6" stain brush, w/thread for a pole is pretty sweet for brushing or backbrushing.


----------



## Joewho (Apr 17, 2007)

sprayer with a ruffrider.


----------



## GMack (Jan 18, 2008)

Libertine said:


> I've got a medium-sized exterior to do myself and its going to need a coat of semi-transparent stain. I have a Graco 495, so i can spray if thats recommended. I figure spraying is good, but is it really faster? I think so, but just wanted to get another opinion.
> 
> Thanks,


I used an airless for this application once. Never again. It over-atomizes the stain and the fine mist travels everywhere. It was scary. If you are going to spray and backbrush, use a garden sprayer. NEPS would tell you to go with a backpack sprayer . . . The airless is overkill.


----------



## tsunamicontract (May 3, 2008)

I think the best sprayer for a semi trans would be this Never used one though


----------



## PPCemployee (Aug 29, 2008)

Use that airless with a 311 or 313 tip and you'll be fine... backbrush with a fat stainbrush or if you want a throw-away get a 2$ 4-inch chip brush.


----------



## cole191919 (Jan 10, 2008)

With the amount of cleanup and caution you would use, my opinion would be it wouldn't save you much time. Not with spraying with a stain at least.


----------



## frankcanpaint (Apr 22, 2007)

I can't understand why someone would choose to hand brush a full exterior if spraying was feasable. Spraying stain with a 410 double orifice fine finish tip means low pressure and little overspray. You also pick a day with no wind. You tape off your windows and drop your railings and decks. You position your ladders and then you fly around the house. One xtra man with a big fat stainer like in slickshift's foto followin behind you plus of course your own brush.
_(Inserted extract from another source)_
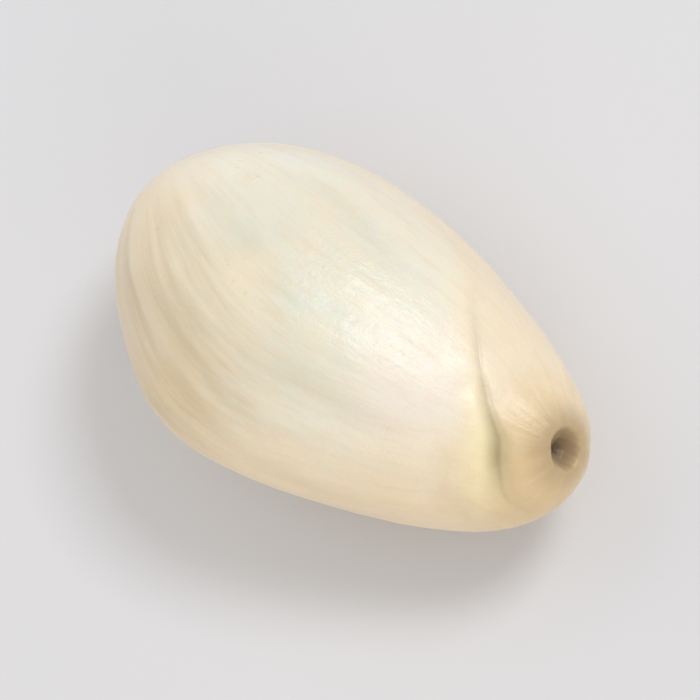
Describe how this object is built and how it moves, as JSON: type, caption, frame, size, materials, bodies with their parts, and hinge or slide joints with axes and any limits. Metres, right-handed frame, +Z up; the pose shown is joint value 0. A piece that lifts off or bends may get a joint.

The right tool in the right hands at the time is a win win situation whereas the big sprayer with a big tip with a wide fan full pressure has people thinking us painters ain't nothin but drunks and convicts .
frank


----------



## Libertine (Apr 6, 2008)

Got underbid by half for the whole house, HO called up with concern over the painter's "techniques". Spraying, not backbrushing, Zero drops, not covering ANY windows... She wanted me to finish the job and she'll at least be calling me when she gets to the interior.


----------



## tsunamicontract (May 3, 2008)

I am with Frank on this, there is no way you will not save a lot of time but spraying. Plus you can turn the pressure way down and shield some too. But backbrush it for sure.

Libertine, do you get to charge for stripping all the improperly (not back brushed) applied stain?


----------



## IHATE_HOMEDEPOT (May 27, 2008)

One more for those still reading,carpet on a drywall sanding pole works really nice on horizontal ship lap siding, not on shakes though.


----------